Records provided >>
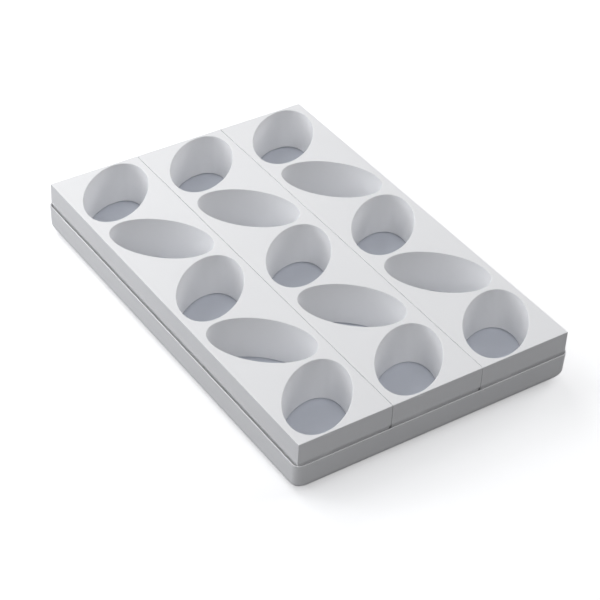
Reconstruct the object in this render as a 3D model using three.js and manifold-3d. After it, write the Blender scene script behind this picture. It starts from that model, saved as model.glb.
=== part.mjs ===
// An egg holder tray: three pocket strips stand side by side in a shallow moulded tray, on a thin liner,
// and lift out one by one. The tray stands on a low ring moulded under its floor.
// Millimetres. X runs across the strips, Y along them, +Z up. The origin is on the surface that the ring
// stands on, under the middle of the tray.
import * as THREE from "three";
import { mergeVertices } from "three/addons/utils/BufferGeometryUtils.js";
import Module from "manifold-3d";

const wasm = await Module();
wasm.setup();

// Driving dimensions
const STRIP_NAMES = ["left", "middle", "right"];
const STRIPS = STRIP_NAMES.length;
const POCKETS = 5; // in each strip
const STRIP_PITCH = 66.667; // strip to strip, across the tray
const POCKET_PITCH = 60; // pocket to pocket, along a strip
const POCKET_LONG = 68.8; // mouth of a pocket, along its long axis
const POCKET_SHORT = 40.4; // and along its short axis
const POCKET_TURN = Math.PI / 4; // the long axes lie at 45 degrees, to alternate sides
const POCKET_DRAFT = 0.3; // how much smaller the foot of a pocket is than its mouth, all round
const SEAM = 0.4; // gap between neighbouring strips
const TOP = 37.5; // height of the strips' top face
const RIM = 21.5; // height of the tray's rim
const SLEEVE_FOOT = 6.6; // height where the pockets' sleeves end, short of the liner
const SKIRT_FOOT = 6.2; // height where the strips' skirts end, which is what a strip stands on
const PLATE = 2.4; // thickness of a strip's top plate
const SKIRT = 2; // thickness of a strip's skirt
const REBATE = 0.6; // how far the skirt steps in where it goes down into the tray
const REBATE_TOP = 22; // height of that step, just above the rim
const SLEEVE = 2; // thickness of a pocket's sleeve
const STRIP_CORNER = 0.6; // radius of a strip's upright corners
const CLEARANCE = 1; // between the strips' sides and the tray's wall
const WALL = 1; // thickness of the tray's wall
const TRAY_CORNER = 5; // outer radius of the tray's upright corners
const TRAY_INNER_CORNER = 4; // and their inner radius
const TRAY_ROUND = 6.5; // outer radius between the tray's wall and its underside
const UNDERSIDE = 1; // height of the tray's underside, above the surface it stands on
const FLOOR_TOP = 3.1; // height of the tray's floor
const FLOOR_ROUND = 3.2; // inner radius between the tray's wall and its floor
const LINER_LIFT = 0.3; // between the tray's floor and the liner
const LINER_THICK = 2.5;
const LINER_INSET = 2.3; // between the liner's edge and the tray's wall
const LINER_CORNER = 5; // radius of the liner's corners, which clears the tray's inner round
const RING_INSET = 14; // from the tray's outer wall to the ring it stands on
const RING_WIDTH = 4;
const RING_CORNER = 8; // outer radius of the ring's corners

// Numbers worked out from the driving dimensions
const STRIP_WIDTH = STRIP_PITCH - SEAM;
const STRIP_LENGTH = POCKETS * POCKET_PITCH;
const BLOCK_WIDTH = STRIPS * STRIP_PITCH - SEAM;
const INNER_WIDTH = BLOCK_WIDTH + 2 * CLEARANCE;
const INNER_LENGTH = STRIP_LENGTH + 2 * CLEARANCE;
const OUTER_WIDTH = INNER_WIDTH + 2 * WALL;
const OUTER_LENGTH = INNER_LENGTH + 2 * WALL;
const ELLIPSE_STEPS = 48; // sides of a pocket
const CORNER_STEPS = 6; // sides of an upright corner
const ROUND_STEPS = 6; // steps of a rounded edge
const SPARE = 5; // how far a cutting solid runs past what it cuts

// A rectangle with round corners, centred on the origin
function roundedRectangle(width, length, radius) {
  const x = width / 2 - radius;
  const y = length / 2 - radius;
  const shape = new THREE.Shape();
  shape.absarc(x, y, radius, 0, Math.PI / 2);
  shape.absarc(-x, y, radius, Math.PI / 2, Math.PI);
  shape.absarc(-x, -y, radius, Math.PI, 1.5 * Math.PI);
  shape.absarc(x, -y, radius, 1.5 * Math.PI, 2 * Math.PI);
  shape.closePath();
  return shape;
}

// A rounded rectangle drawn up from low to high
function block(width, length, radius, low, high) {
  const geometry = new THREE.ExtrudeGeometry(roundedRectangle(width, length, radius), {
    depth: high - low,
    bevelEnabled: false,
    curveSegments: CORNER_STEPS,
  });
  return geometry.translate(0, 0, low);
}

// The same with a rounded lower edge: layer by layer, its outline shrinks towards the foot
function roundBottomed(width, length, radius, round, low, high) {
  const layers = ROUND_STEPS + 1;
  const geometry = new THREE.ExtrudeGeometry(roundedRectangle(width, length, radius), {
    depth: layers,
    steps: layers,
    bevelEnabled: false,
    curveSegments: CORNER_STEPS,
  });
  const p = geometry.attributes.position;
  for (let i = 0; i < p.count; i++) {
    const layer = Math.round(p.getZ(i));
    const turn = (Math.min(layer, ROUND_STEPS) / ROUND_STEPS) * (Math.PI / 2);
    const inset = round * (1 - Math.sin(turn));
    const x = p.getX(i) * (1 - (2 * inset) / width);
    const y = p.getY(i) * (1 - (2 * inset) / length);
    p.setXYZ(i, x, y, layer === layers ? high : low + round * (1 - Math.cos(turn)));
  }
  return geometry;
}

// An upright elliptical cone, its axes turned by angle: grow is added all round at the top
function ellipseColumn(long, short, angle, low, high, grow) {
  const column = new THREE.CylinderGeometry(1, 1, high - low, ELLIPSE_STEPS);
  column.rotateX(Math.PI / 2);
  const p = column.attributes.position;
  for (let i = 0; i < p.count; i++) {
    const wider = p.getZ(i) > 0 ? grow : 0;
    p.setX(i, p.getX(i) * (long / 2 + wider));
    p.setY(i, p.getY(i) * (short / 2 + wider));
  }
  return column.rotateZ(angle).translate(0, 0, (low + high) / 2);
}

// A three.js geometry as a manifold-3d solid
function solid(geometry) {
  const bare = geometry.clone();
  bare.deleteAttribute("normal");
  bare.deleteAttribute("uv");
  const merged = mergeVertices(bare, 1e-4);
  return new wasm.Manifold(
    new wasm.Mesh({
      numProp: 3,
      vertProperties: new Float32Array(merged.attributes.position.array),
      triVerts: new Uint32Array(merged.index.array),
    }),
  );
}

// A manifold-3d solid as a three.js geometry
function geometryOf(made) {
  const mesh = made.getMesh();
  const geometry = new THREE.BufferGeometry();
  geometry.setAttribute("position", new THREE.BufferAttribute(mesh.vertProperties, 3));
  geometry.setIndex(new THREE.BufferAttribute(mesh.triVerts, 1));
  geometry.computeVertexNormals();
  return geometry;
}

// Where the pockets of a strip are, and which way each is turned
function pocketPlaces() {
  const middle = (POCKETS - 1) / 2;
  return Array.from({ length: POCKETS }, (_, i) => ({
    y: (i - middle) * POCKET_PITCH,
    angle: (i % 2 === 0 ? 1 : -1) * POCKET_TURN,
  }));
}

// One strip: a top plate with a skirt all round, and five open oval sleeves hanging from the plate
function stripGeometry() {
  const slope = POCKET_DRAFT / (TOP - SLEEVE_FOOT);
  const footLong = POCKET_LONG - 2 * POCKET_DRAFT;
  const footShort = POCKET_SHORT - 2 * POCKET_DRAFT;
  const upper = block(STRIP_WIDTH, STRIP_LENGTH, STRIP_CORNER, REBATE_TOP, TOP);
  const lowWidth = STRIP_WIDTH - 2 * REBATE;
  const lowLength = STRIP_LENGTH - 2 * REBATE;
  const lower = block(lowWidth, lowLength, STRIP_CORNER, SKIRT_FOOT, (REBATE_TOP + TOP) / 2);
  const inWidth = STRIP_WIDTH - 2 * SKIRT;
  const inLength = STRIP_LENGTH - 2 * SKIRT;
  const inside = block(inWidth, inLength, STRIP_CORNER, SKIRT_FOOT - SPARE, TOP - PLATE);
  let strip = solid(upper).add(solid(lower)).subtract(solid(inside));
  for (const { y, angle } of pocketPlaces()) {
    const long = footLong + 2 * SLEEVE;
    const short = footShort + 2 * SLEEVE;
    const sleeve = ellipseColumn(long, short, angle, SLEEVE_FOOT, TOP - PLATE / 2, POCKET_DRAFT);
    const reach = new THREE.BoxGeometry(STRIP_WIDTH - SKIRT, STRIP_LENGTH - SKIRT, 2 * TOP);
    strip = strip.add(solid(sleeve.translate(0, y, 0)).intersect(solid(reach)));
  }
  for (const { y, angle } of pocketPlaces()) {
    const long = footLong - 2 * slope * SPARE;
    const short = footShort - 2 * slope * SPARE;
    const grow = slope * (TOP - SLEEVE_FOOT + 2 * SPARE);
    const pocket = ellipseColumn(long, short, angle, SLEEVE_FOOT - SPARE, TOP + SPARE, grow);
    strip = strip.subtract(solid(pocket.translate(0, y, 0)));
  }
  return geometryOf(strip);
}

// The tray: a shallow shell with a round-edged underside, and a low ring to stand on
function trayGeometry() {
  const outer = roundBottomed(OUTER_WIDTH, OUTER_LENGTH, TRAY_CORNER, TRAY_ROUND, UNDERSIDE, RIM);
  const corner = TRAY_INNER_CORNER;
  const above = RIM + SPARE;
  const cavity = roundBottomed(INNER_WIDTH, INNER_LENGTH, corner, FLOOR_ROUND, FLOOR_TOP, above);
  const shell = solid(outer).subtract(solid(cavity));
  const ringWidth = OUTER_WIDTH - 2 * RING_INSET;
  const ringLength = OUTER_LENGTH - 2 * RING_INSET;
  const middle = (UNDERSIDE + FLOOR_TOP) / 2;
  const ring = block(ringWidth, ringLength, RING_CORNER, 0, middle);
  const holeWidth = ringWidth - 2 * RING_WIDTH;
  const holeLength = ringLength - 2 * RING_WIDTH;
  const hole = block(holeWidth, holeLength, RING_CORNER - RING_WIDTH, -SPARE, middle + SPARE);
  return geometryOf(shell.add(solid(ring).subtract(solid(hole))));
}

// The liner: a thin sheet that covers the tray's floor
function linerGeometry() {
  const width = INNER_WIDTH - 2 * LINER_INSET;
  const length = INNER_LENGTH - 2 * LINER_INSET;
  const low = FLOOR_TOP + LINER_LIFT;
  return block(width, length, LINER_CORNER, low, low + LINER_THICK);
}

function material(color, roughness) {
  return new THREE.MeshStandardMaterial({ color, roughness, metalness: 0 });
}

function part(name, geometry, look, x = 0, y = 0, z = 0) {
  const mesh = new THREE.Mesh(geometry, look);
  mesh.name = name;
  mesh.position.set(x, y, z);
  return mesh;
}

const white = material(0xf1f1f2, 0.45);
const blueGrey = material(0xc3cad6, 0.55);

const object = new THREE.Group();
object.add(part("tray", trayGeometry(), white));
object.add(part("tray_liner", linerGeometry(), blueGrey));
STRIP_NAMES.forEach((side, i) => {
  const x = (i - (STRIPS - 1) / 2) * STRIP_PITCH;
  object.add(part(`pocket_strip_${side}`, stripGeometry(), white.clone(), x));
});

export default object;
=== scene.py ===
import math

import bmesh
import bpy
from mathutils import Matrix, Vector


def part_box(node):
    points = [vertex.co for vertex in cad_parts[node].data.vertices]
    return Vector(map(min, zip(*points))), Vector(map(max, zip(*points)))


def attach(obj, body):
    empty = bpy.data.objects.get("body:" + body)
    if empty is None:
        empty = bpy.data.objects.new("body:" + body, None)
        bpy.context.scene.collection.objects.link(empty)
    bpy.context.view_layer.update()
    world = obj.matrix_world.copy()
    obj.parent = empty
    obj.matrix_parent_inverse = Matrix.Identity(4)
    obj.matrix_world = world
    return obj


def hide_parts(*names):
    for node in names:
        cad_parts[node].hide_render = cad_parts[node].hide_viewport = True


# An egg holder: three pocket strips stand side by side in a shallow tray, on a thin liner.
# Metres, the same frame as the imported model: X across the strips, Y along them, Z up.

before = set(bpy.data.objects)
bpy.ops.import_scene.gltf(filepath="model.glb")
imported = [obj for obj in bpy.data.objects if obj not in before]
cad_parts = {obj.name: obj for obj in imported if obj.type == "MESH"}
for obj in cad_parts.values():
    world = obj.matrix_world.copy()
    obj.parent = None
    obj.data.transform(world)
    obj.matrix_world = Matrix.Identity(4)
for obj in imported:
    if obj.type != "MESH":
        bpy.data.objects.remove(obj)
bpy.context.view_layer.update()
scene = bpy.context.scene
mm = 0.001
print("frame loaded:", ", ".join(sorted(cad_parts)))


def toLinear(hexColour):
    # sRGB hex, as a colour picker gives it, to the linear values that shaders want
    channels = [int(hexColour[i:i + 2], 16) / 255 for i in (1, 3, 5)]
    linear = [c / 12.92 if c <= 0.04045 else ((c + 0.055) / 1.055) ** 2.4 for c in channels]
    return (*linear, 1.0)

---

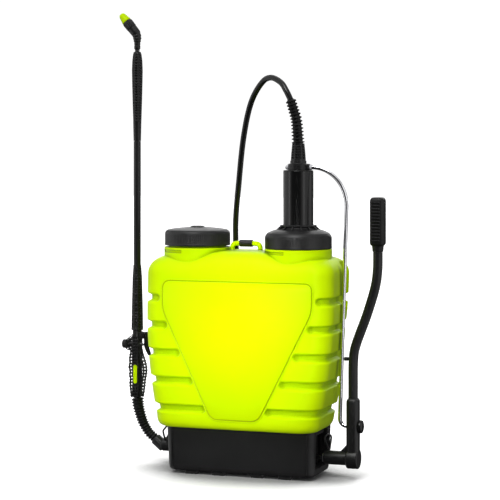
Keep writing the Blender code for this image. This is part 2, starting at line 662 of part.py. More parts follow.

Your goal >> Your task is to quote exactly the lines beginning with the one that contains "covers the tray's floor" and ending with the one that contains "before = set(bpy.data.objects)", with nothing left out or added.

Solution to this exercise >>
// The liner: a thin sheet that covers the tray's floor
function linerGeometry() {
  const width = INNER_WIDTH - 2 * LINER_INSET;
  const length = INNER_LENGTH - 2 * LINER_INSET;
  const low = FLOOR_TOP + LINER_LIFT;
  return block(width, length, LINER_CORNER, low, low + LINER_THICK);
}

function material(color, roughness) {
  return new THREE.MeshStandardMaterial({ color, roughness, metalness: 0 });
}

function part(name, geometry, look, x = 0, y = 0, z = 0) {
  const mesh = new THREE.Mesh(geometry, look);
  mesh.name = name;
  mesh.position.set(x, y, z);
  return mesh;
}

const white = material(0xf1f1f2, 0.45);
const blueGrey = material(0xc3cad6, 0.55);

const object = new THREE.Group();
object.add(part("tray", trayGeometry(), white));
object.add(part("tray_liner", linerGeometry(), blueGrey));
STRIP_NAMES.forEach((side, i) => {
  const x = (i - (STRIPS - 1) / 2) * STRIP_PITCH;
  object.add(part(`pocket_strip_${side}`, stripGeometry(), white.clone(), x));
});

export default object;
=== scene.py ===
import math

import bmesh
import bpy
from mathutils import Matrix, Vector


def part_box(node):
    points = [vertex.co for vertex in cad_parts[node].data.vertices]
    return Vector(map(min, zip(*points))), Vector(map(max, zip(*points)))


def attach(obj, body):
    empty = bpy.data.objects.get("body:" + body)
    if empty is None:
        empty = bpy.data.objects.new("body:" + body, None)
        bpy.context.scene.collection.objects.link(empty)
    bpy.context.view_layer.update()
    world = obj.matrix_world.copy()
    obj.parent = empty
    obj.matrix_parent_inverse = Matrix.Identity(4)
    obj.matrix_world = world
    return obj


def hide_parts(*names):
    for node in names:
        cad_parts[node].hide_render = cad_parts[node].hide_viewport = True


# An egg holder: three pocket strips stand side by side in a shallow tray, on a thin liner.
# Metres, the same frame as the imported model: X across the strips, Y along them, Z up.

before = set(bpy.data.objects)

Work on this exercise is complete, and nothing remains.